_Aim of the exercise_: The data must be written out once more, precisely as given.

_Provided data_:
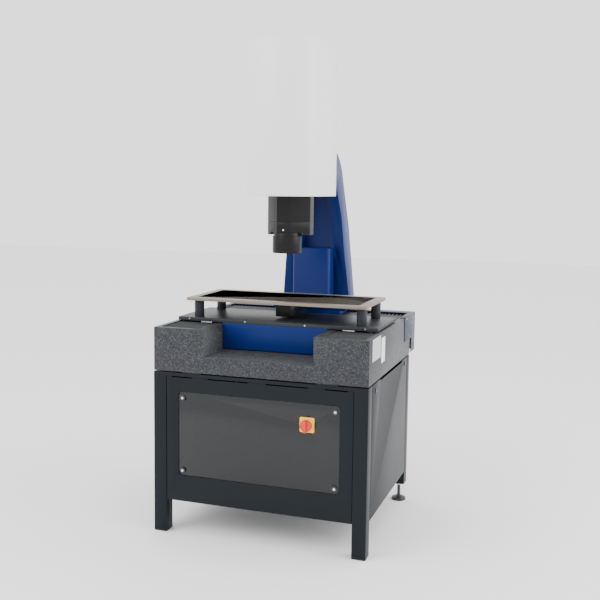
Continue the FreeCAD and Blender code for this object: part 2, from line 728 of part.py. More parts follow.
def y_ball_nut():
    """The nut block that hangs from the stage plate."""
    body = piece("y_ball_nut", y_screw_side, front, ZERO)
    half = s.nut_width / 2
    extrude(body, "y", s.y_nut_front, s.y_nut_front + s.nut_length,
            rectangle(-half, y_screw_height - half, half, plate_bottom),
            Circle(ZERO, y_screw_height, s.y_screw_radius + s.screw_gap))


def y_motor():
    body = piece("y_motor", y_screw_side, front, y_screw_height)
    half = s.y_motor_width / 2
    extrude(body, "y", s.trough_start, s.trough_start + s.y_motor_length,
            bevelled(-half, groove_floor - y_screw_height, half, half, s.motor_corner))


# ---------------------------------------------------------------- stage
def stage_plate():
    body = piece("stage_plate")
    half = plate_half
    extrude(body, "z", plate_bottom, plate_top, rectangle(-half, s.plate_front, half, plate_back))
    soften(body, "Chamfer", s.plate_chamfer, lambda edge: near(edge.CenterOfMass.z, plate_top))


def stage_carriage():
    """The carriage under the plate, an open box that runs in the notch of the bed."""
    body = piece("stage_carriage")
    half = notch_half - s.carriage_gap
    wall = s.carriage_wall
    start, end = s.plate_front - s.carriage_lead, s.plate_front + s.carriage_length
    extrude(body, "z", notch_floor + s.carriage_floor_gap, plate_bottom,
            rectangle(-half, start, half, end),
            rectangle(-half + wall, start + wall, half - wall, end - wall))


def glass_posts():
    body = piece("glass_posts")
    side = plate_half - s.post_inset
    posts = [Circle(x, y, s.post_radius) for x in (-side, side)
             for y in (s.post_front, s.post_front + s.post_pitch)]
    extrude(body, "z", plate_top, frame_bottom, *posts)


def glass_frame():
    body = piece("glass_frame")
    half, back = frame_half, s.frame_front + s.frame_depth
    inset = s.frame_border
    extrude(body, "z", frame_bottom, frame_top, rectangle(-half, s.frame_front, half, back),
            rectangle(-half + inset, s.frame_front + inset, half - inset, back - inset))
    lap = inset - s.glass_lap
    cut(body, "z", frame_top - s.glass_thickness, frame_top,
        rectangle(-half + lap, s.frame_front + lap, half - lap, back - lap))


def stage_glass():
    body = piece("stage_glass")
    half, back = frame_half, s.frame_front + s.frame_depth
    lap = s.frame_border - s.glass_lap
    extrude(body, "z", frame_top - s.glass_thickness, frame_top,
            rectangle(-half + lap, s.frame_front + lap, half - lap, back - lap))


def bellows(body, plane, across, start, length, low, pleats):
    """Pleats of folded sheet: one pleat, repeated along the way the bellows folds."""
    pitch = length / pleats
    top = low + s.pleat_height
    skin = s.pleat_sheet
    pleat = [(start, low), (start + pitch / 2, top), (start + pitch, low),
             (start + pitch, low + skin), (start + pitch / 2, top + skin), (start, low + skin)]
    pad = extrude(body, plane, across[0], across[1], pleat)
    document.recompute()
    pattern = body.newObject("PartDesign::LinearPattern", "Pleats")
    pattern.Originals = [pad]
    pattern.Direction = (pad.Profile[0], ["H_Axis"])
    pattern.Length = (length - pitch).value
    bind(pattern, "Length", length - pitch)
    pattern.Occurrences = int(pleats.value)
    bind(pattern, "Occurrences", pleats)
    body.Tip = pattern


def y_bellows(label, side):
    """Covers a stage guide: one length ahead of the runner blocks and one behind them."""
    body = piece(label)
    inner, outer = trough_inner + s.bellows_gap, trough_outer - s.bellows_gap
    across = (inner, outer) if side > 0 else (-outer, -inner)
    low = bed_top - s.y_bellows_top - s.pleat_height - s.pleat_sheet
    bellows(body, "x", across, s.trough_start, y_blocks_front - s.trough_start, low, s.y_pleats)
    bellows(body, "x", across, y_blocks_back, s.bellows_recess_start - y_blocks_back, low,
            s.y_back_pleats)


# ---------------------------------------------------------------- guides and drives of the column
def x_guide_rails():
    body = piece("x_guide_rails")
    half = trough_outer - s.x_guide_inset
    extrude(body, "z", ledge, ledge + s.guide_height, *[
        rectangle(-half, y - s.guide_width / 2, half, y + s.guide_width / 2)
        for y in (s.x_guide_front, s.x_guide_back)])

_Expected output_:
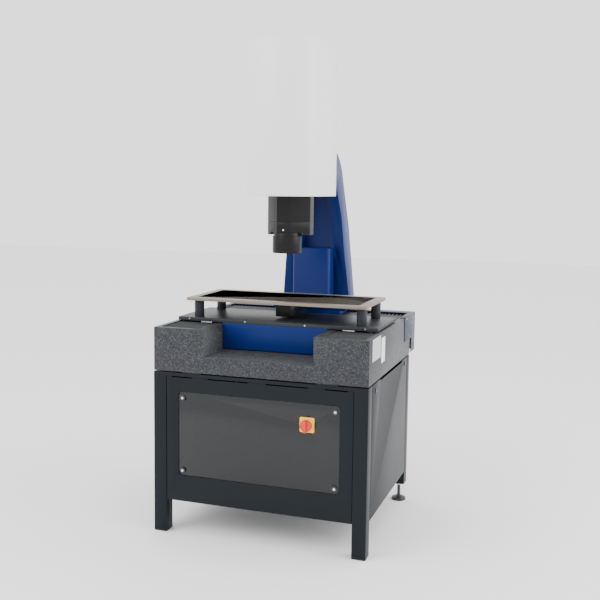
Continue the FreeCAD and Blender code for this object: part 2, from line 728 of part.py. More parts follow.
def y_ball_nut():
    """The nut block that hangs from the stage plate."""
    body = piece("y_ball_nut", y_screw_side, front, ZERO)
    half = s.nut_width / 2
    extrude(body, "y", s.y_nut_front, s.y_nut_front + s.nut_length,
            rectangle(-half, y_screw_height - half, half, plate_bottom),
            Circle(ZERO, y_screw_height, s.y_screw_radius + s.screw_gap))


def y_motor():
    body = piece("y_motor", y_screw_side, front, y_screw_height)
    half = s.y_motor_width / 2
    extrude(body, "y", s.trough_start, s.trough_start + s.y_motor_length,
            bevelled(-half, groove_floor - y_screw_height, half, half, s.motor_corner))


# ---------------------------------------------------------------- stage
def stage_plate():
    body = piece("stage_plate")
    half = plate_half
    extrude(body, "z", plate_bottom, plate_top, rectangle(-half, s.plate_front, half, plate_back))
    soften(body, "Chamfer", s.plate_chamfer, lambda edge: near(edge.CenterOfMass.z, plate_top))


def stage_carriage():
    """The carriage under the plate, an open box that runs in the notch of the bed."""
    body = piece("stage_carriage")
    half = notch_half - s.carriage_gap
    wall = s.carriage_wall
    start, end = s.plate_front - s.carriage_lead, s.plate_front + s.carriage_length
    extrude(body, "z", notch_floor + s.carriage_floor_gap, plate_bottom,
            rectangle(-half, start, half, end),
            rectangle(-half + wall, start + wall, half - wall, end - wall))


def glass_posts():
    body = piece("glass_posts")
    side = plate_half - s.post_inset
    posts = [Circle(x, y, s.post_radius) for x in (-side, side)
             for y in (s.post_front, s.post_front + s.post_pitch)]
    extrude(body, "z", plate_top, frame_bottom, *posts)


def glass_frame():
    body = piece("glass_frame")
    half, back = frame_half, s.frame_front + s.frame_depth
    inset = s.frame_border
    extrude(body, "z", frame_bottom, frame_top, rectangle(-half, s.frame_front, half, back),
            rectangle(-half + inset, s.frame_front + inset, half - inset, back - inset))
    lap = inset - s.glass_lap
    cut(body, "z", frame_top - s.glass_thickness, frame_top,
        rectangle(-half + lap, s.frame_front + lap, half - lap, back - lap))


def stage_glass():
    body = piece("stage_glass")
    half, back = frame_half, s.frame_front + s.frame_depth
    lap = s.frame_border - s.glass_lap
    extrude(body, "z", frame_top - s.glass_thickness, frame_top,
            rectangle(-half + lap, s.frame_front + lap, half - lap, back - lap))


def bellows(body, plane, across, start, length, low, pleats):
    """Pleats of folded sheet: one pleat, repeated along the way the bellows folds."""
    pitch = length / pleats
    top = low + s.pleat_height
    skin = s.pleat_sheet
    pleat = [(start, low), (start + pitch / 2, top), (start + pitch, low),
             (start + pitch, low + skin), (start + pitch / 2, top + skin), (start, low + skin)]
    pad = extrude(body, plane, across[0], across[1], pleat)
    document.recompute()
    pattern = body.newObject("PartDesign::LinearPattern", "Pleats")
    pattern.Originals = [pad]
    pattern.Direction = (pad.Profile[0], ["H_Axis"])
    pattern.Length = (length - pitch).value
    bind(pattern, "Length", length - pitch)
    pattern.Occurrences = int(pleats.value)
    bind(pattern, "Occurrences", pleats)
    body.Tip = pattern


def y_bellows(label, side):
    """Covers a stage guide: one length ahead of the runner blocks and one behind them."""
    body = piece(label)
    inner, outer = trough_inner + s.bellows_gap, trough_outer - s.bellows_gap
    across = (inner, outer) if side > 0 else (-outer, -inner)
    low = bed_top - s.y_bellows_top - s.pleat_height - s.pleat_sheet
    bellows(body, "x", across, s.trough_start, y_blocks_front - s.trough_start, low, s.y_pleats)
    bellows(body, "x", across, y_blocks_back, s.bellows_recess_start - y_blocks_back, low,
            s.y_back_pleats)


# ---------------------------------------------------------------- guides and drives of the column
def x_guide_rails():
    body = piece("x_guide_rails")
    half = trough_outer - s.x_guide_inset
    extrude(body, "z", ledge, ledge + s.guide_height, *[
        rectangle(-half, y - s.guide_width / 2, half, y + s.guide_width / 2)
        for y in (s.x_guide_front, s.x_guide_back)])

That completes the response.